A year after hitting the markets with an initial public offering (IPO), shares of Life Insurance Corporation (LIC) are trading at ₹567, nearly 40 per cent below the issue price of ₹949.
Last May, the Centre, which owns majority stake in the insurance behemoth, offloaded over 22.13 crore shares or 3.5 per cent stake in LIC through the IPO at a price band of ₹902-949 per share.
The retail investors and eligible employees of LIC were offered a discount of ₹45 per equity share over the issue price, while policyholders got a discount of ₹60 per share. The government had raised ₹21,000 crore from the IPO.
LIC’s net profit grew multifold to ₹6,334 crore in Q3 FY23 against ₹235 crore logged during the same period previous year. However, on a sequential basis, the net profit decreased sharply as the net profit in the September quarter was ₹15,952 crore.
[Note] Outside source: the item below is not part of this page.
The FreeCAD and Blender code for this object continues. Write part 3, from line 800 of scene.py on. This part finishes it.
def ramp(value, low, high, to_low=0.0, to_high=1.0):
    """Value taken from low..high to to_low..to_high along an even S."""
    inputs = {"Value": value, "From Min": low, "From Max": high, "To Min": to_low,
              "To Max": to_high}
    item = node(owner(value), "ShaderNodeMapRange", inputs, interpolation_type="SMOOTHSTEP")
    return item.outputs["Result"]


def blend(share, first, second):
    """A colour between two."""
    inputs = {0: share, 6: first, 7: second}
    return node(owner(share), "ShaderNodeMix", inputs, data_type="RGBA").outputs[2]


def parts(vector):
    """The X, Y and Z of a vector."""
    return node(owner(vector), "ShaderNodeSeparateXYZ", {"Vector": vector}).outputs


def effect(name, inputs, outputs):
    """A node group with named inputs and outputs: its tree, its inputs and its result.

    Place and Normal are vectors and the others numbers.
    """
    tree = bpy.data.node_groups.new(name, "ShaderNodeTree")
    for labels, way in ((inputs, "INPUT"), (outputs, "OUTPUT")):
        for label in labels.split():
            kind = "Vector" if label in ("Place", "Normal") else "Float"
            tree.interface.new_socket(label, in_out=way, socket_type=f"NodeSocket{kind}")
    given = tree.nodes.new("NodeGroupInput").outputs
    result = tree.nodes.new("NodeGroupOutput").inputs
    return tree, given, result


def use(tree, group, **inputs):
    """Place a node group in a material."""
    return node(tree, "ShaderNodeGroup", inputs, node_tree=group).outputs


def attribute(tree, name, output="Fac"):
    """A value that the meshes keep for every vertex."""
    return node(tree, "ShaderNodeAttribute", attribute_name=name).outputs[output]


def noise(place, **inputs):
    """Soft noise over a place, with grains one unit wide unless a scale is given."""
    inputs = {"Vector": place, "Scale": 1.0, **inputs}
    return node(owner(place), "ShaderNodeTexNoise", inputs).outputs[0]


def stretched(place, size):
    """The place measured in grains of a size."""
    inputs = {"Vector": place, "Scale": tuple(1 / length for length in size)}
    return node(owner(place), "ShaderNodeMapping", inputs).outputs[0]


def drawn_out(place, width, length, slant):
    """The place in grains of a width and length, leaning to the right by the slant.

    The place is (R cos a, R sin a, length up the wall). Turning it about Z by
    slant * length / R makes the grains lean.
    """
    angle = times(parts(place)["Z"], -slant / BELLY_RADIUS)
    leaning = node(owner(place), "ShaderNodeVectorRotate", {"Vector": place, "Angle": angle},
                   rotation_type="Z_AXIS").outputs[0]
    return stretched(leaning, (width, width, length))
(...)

Also read: IOC likely to post better performance sequentially in Q4 FY23
LIC’s net premium income grew 14 per cent in December quarter to ₹1.11-lakh crore from ₹97,620 crore in the same quarter of the previous year, while the new business premium grew to ₹9,725 crore from ₹8,749 crore in the December quarter of the previous financial year.
Gaurang Shah, Senior Vice President, Geojit Financial Services, said that the growth may be slower due to the recent Budget announcements.
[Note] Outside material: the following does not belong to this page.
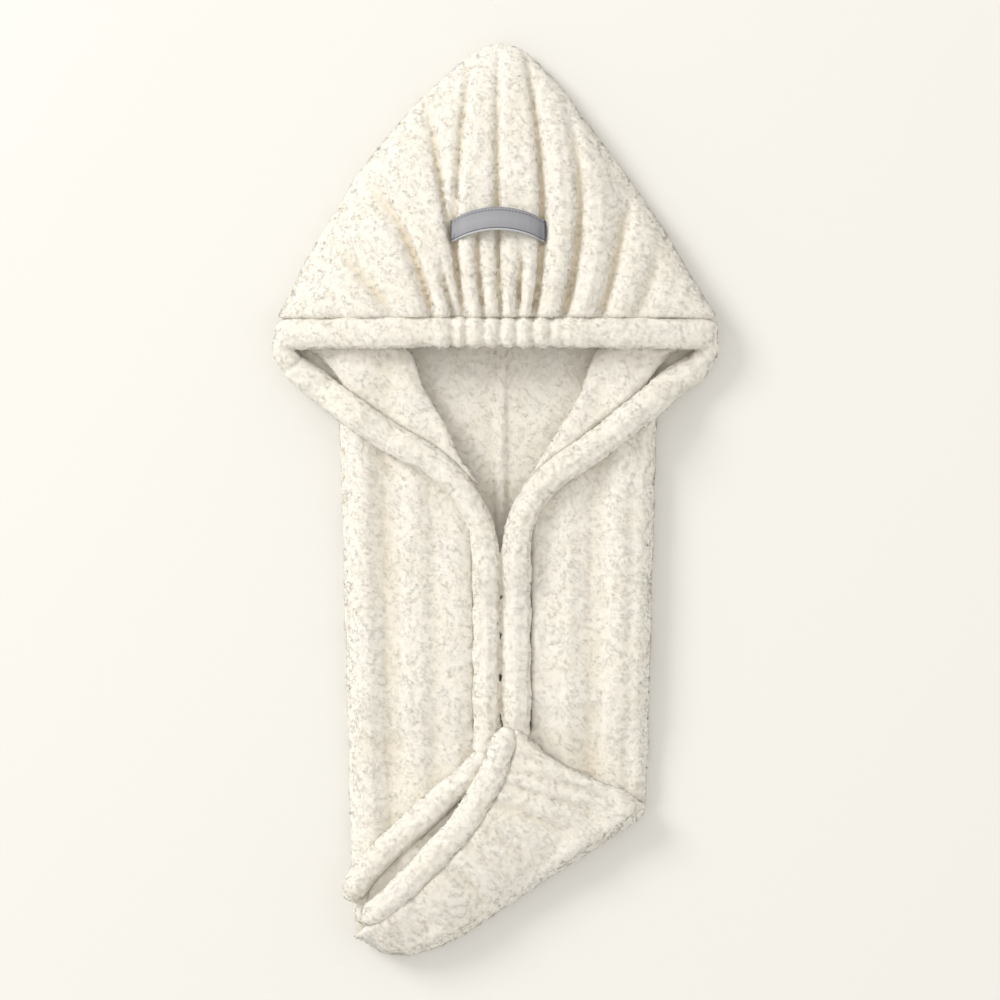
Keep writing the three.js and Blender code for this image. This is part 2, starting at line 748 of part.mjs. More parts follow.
const farHem = tailHemStations(farHemLine, (point, half, rise) => {
  return seat(point.x, -point.y, half) + rise;
});
const nearHem = tailHemStations(nearHemLine, (point) => {
  const lift = read(nearHemLine, 'down', (-point.y - tailStart) / tailLength, 'lift') * mouthHeight;
  return seat(point.x, -point.y, cloth) + cloth + lift + tailHemRise / 2;
});

// Lower layer of the folded tail, on the body and set back from the folded edge of the upper one
function tailUnder() {
  const start = curveThrough(besideHem(farHem, -1, clearance).slice(2, -2));
  const rimFrom = 0.1;
  const rimTo = 0.97;
  return sheet(9, 12, (u, v) => {
    const near = start.getPointAt(v);
    const far = tailRim.getPointAt(lerp(rimFrom, rimTo, v));
    const across = near.clone().sub(far);
    const end = far.clone().add(across.setLength(layerInset));
    const x = lerp(near.x, end.x, u);
    const y = lerp(near.y, end.y, u);
    const under = seat(x, -y, 1.1 * layerReach);
    return { x, y, top: under + cloth, under };
  });
}

// Upper layer of the folded tail, from the near hem to the outline
function tailPanel() {
  const base = curveThrough(besideHem(nearHem, -1, 2 * clearance));
  const columnsPerFold = 3;
  const folds = tailCreases.length - 1;
  const layer = cloth + 4 * clearance;
  return sheet(folds * columnsPerFold, 10, (u, v) => {
    const fold = Math.min(Math.floor(u * folds + 1e-6), folds - 1);
    const share = u * folds - fold;
    const [here, next] = [tailCreases[fold], tailCreases[fold + 1]];
    const along = lerp(here.hem, next.hem, share);
    const start = base.getPointAt(along);
    const end = tailRim.getPointAt(lerp(here.rim, next.rim, share));
    const out = 1 - (1 - v) ** 1.5;
    const x = lerp(start.x, end.x, out);
    const y = lerp(start.y, end.y, out);
    const rest = seat(end.x, -end.y, 0.4 * cloth) + cloth / 2;
    const hemTop = nearHem[Math.round(along * (nearHem.length - 1))].z + cloth / 2;
    const crest = lerp(rest, hemTop, (1 - out ** 2) ** 0.55);
    const valley = (1 - Math.sin(Math.PI * share) ** 0.7) * (1 - out ** 3);
    const fromRim = Math.hypot(end.x - x, end.y - y);
    const overLayer = layer * smoothstep(fromRim, 0.1 * cloth, 1.1 * cloth);
    const reach = clamp(1.2 * fromRim, 0.42 * foldMargin, 1.2 * layerReach);
    const cleared = seat(x, -y, reach) + overLayer;
    const top = Math.max(crest - valley * here.rise * cloth, cleared + cloth / 2);
    return { x, y, top, under: Math.max(cleared, top - cloth) };
  });
}

// Highest point of the hood under a patch around a point
function hoodTopNear(x, y, reachX, reachY) {
  let height = 0;
  for (let fold = 0; fold <= hoodFolds.length - 1; fold += 0.1) {
    for (let up = 0; up <= 1; up += 0.01) {
      const spot = hoodPoint(fold, up);
      if (Math.abs(spot.x - x) < reachX && Math.abs(spot.y - y) < reachY) {
        height = Math.max(height, spot.top);
      }
    }
  }
  return height;
}

// Grey tape, its ends sewn down in two valleys of the hood, its middle slack over the folds between
function tapeLoop() {
  const columns = 18;
  const rows = 2;
  const reach = (0.6 * tapeLength) / columns;
  const looseLength = tapeLength - 2 * tapeEnd;
  return sheet(columns, rows, (u, v) => {
    const x = (u - 0.5) * tapeLength;
    const bow = 1 - (2 * u - 1) ** 2;
    const y = tapeHeight + tapeSlack * bow + (v - 0.5) * tapeWidth;
    const loose = clamp((u * tapeLength - tapeEnd) / looseLength, 0, 1);
    const sewn = hoodTopNear(x, y, reach, 0.3 * tapeWidth) + clearance;
    const slack = hoodTopNear(0, y, looseLength / 3, tapeWidth / 4) + tapeLift;
    const under = lerp(sewn, slack, Math.sin(Math.PI * loose) ** 0.6);
    return { x, y, top: under + tapeThickness, under };
  });
}

const plushFinish = { color: 0xf1ebdc, roughness: 0.95, metalness: 0 };
const tapeFinish = { color: 0x9a9da4, roughness: 0.7, metalness: 0 };
const hemSides = 8;
const leftHem = hemStations(sides.left);
const rightHem = hemStations(sides.right);

const pieces = [
  { name: 'back_panel', geometry: backPanel(), finish: plushFinish },
  { name: 'hood_front', geometry: hoodFront(), finish: plushFinish },
  { name: 'brim', geometry: brim(), finish: plushFinish },
  { name: 'left_front', geometry: front(sides.left), finish: plushFinish },
  { name: 'right_front', geometry: front(sides.right), finish: plushFinish },
  { name: 'left_lapel', geometry: lapel(sides.left, leftHem), finish: plushFinish },
  { name: 'right_lapel', geometry: lapel(sides.right, rightHem), finish: plushFinish },
  { name: 'left_hem', geometry: roll(leftHem, hemSides), finish: plushFinish },
  { name: 'right_hem', geometry: roll(rightHem, hemSides), finish: plushFinish },
  { name: 'tail_under', geometry: tailUnder(), finish: plushFinish },
  { name: 'tail_panel', geometry: tailPanel(), finish: plushFinish },
  { name: 'tail_far_hem', geometry: roll(farHem, hemSides), finish: plushFinish },
  { name: 'tail_near_hem', geometry: roll(nearHem, hemSides), finish: plushFinish },
  { name: 'tape_loop', geometry: tapeLoop(), finish: tapeFinish },
];

const towel = new THREE.Group();
for (const piece of pieces) {
  const mesh = new THREE.Mesh(piece.geometry, new THREE.MeshStandardMaterial(piece.finish));
  mesh.name = piece.name;
  towel.add(mesh);
}
const box = new THREE.Box3().setFromObject(towel);
const centre = box.getCenter(new THREE.Vector3());
towel.position.set(-centre.x, -centre.y, 0);

export default towel;
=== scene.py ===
import math
import bmesh
import bpy
import numpy as np
from mathutils import Matrix, Vector, noise
from mathutils.bvhtree import BVHTree


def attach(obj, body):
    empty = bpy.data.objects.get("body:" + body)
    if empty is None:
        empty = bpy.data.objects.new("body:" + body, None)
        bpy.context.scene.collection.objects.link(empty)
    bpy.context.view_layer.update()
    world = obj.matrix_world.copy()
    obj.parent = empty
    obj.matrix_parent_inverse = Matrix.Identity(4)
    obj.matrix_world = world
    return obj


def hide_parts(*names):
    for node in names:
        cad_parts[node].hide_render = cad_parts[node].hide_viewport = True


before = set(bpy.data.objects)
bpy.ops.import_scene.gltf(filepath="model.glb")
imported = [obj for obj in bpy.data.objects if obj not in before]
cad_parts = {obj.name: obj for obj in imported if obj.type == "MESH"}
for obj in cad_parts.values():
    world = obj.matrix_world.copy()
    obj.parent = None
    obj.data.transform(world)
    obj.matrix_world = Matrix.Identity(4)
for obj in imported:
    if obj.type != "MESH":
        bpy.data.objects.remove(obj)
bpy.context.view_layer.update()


# Back panel: one large cut of cream coral fleece that lies on the table, from the crown of the hood
# to the fold of the tail, with a raised seam down its middle that shows in the front opening. Every
# plush piece of the towel is cut from the same double-sided fleece.
def plush_cloth(name, nodes, grain, soften, swell, stuffing=()):
    """The cloth of one or more nodes as one even skin, its facets smoothed away. Stuffing is round
    lumps of rolled cloth, each a place and three radii, that join it."""
    shell = bmesh.new()
    for node in nodes:
        shell.from_mesh(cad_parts[node].data)
    bmesh.ops.remove_doubles(shell, verts=shell.verts, dist=0.00002)
    shell.normal_update()
    for vert in shell.verts:
        vert.co += vert.normal * swell
    for place, radii in stuffing:
        at = Matrix.Translation(place) @ Matrix.Diagonal((*radii, 1.0))
        bmesh.ops.create_icosphere(shell, subdivisions=3, radius=1.0, matrix=at)
    mesh = bpy.data.meshes.new(name)
    shell.to_mesh(mesh)
    shell.free()
    cloth = bpy.data.objects.new(name, mesh)
    bpy.context.collection.objects.link(cloth)
    even = cloth.modifiers.new("even", "REMESH")
    even.mode = "VOXEL"
    even.voxel_size = grain
    soft = cloth.modifiers.new("soft", "SMOOTH")
    soft.factor = 0.5
    soft.iterations = soften
    seen = cloth.evaluated_get(bpy.context.evaluated_depsgraph_get())
    cloth.data = bpy.data.meshes.new_from_object(seen)
    cloth.modifiers.clear()
    cloth.data.name = name
    cloth.data.shade_smooth()
    return cloth


def skin_points(mesh):
    """Where the points of a skin are, and which way each one faces."""
    places = np.empty(len(mesh.vertices) * 3)
    facing = np.empty(len(mesh.vertices) * 3)
    mesh.vertices.foreach_get("co", places)
    mesh.vertex_normals.foreach_get("vector", facing)
    return places.reshape(-1, 3), facing.reshape(-1, 3)


def draw_in_valleys(cloth, rounds, pull):
    """Draws the valleys between folds in, and keeps how deep each point of the skin lies in one."""
    mesh = cloth.data
    places, facing = skin_points(mesh)
    count = len(places)
    threads = np.empty(len(mesh.edges) * 2, dtype=np.int64)
    mesh.edges.foreach_get("vertices", threads)
    one, other = threads[0::2], threads[1::2]
    beside = np.bincount(one, minlength=count) + np.bincount(other, minlength=count)
    level = places.copy()
    for _ in range(rounds):
        around = np.empty_like(level)
        for axis in range(3):
            toward = np.bincount(one, weights=level[other, axis], minlength=count)
            back = np.bincount(other, weights=level[one, axis], minlength=count)
            around[:, axis] = (toward + back) / beside
        level = 0.3 * level + 0.7 * around
    sunk = ((level - places) * facing).sum(axis=1)
    held_height, free_rise = 0.0008, 0.004
    off_table = np.clip((places[:, 2] - held_height) / free_rise, 0.0, 1.0)
    most_raised, most_sunk = 0.0012, 0.004
    moved = -np.clip(sunk, -most_raised, most_sunk) * pull * off_table
    mesh.vertices.foreach_set("co", (places + facing * moved[:, None]).ravel())
    valley = mesh.attributes.new("valley", "FLOAT", "POINT")
    full_depth = 0.0035
    valley.data.foreach_set("value", np.clip(sunk / full_depth, -1.0, 1.0))
    mesh.update()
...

“However, there is a huge market as far as ‘Insuring the Uninsured’ is concerned and this will not only create opportunities for LIC but also for the other related entities such as HDFC Life, ICICI Prudential and SBI Life,” he added.
The Union Budget for FY24 has proposed that proceeds from the insurance policies with premiums in excess of ₹5 lakh will be taxed. However, LIC has said that it sells more small and mid-sized policies, with the share of large-sized policies is being less than 1 per cent.